Upon landing, Brown fired up his phone and immediately texted his mother, Rhonda, who played in the WNBA and recorded the first 3-pointer in league history: Bring my pickleball stuff. We’re playing this week.

Brown was also welcoming all challengers inside the media center on the ping-pong table.

“I’m totally down to play,” Brown said. “Just let me know.”

(Wait until he discovers Larry Bohannan of the Desert Sun possesses a wicked serve.)

Brown is about to find out a lot of things as he embarks on this next chapter, where he’ll only need his golf clubs, some balls and copious amounts of guts. It’s a high dive that Nick Dunlap knows well. It was one year ago here at PGA West that Dunlap became the first amateur since Phil Mickelson in 1991 to win an official PGA Tour event. Days later, Dunlap was foregoing his final two and a half seasons at the University of Alabama and cannonballing right into the professional waters, where expectations somehow exceed the purses of the signature events for which Dunlap was suddenly qualified for.

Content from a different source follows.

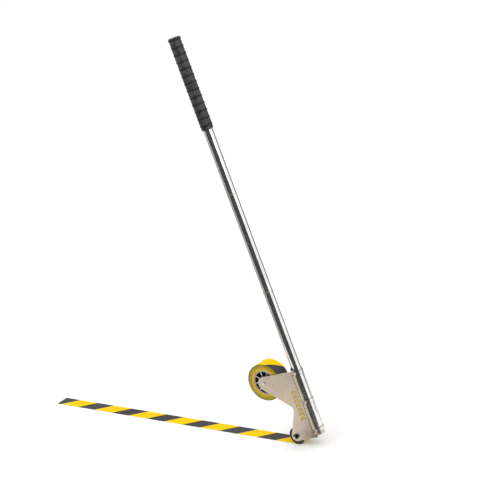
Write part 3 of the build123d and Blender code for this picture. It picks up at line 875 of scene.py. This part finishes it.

Dunlap won again, in July at the Barracuda Championship, but he wasn’t spared the growing pains either – poor finishes, loneliness, and to top it all off, a legal dispute with his former agency, which was settled last October.

“I knew it was going to be a learning curve,” Dunlap said. “I wasn’t expecting to come out and dominate early. You go from college golf to playing against the best players in the world, that’s a huge jump.”

Brown remembers watching Dunlap make history – he even recalled Tuesday the length of Dunlap’s winning par save (6 feet).

“It just gave me so much inspiration to know that somebody else similar to my age is able to do that,” Brown said. “And then it raises the question, What if I can do that?

Now, he could.

Brown, a homeschooled, high-school junior from Nashville, Tennessee, was courted by every elite college in the country before ending his recruiting process a couple months ago, and he bowed out of junior golf as the AJGA’s top-ranked player. He is still, for at least one more day, No. 74 in the World Amateur Golf Ranking, boosted by medalist honors at the 2023 U.S. Amateur and last year’s U.S. Junior Amateur – Brown, Tiger Woods and Bobby Clampett are the only players to accomplish that impressive USGA double – and T-26 at last season’s Myrtle Beach Classic, Brown’s only PGA Tour start to date.

At the same time, Brown did not dominate his peers, names such as Miles Russell and Luke Colton, in the same way that the likes of Akshay Bhatia and Joaquin Niemann – two players who bypassed college golf for the pros – did at the junior level. (Brown actually shares an agent with Bhatia, Sportfive’s Tommy Riehle.)

But there’s no denying Brown is special, an athletic kid with a jump shot nearly as good as his putting stroke. He’s charismatic, fearless and seems to realize that this isn’t a sprint – as much as he probably wishes it was.

“I feel like you’re put in a position out here where you have to get better,” said Brown, who will likely rely on sponsor exemptions for starts until Q-School this fall. “Playing against people such as Xander Schauffele, Scottie Scheffler, I mean, you learn from the best. I feel like that’s life, you learn each and every day. I’m probably not going to be going to school in college, but I am going to be going to school on the PGA Tour, so that sounds pretty good to me.”

There will be many who will expect Brown to follow in Dunlap’s footsteps this week in the desert.

Brown, however, is grateful for the opportunity – or as the kids say, “Pumped!” – knowing this will be a long process, whether he goes low these next few days or not. Like any teenager, he wants to have fun, hopefully make a ton of birdies and then build for the next tournament.

He just won’t tolerate losing to his mom in pickleball.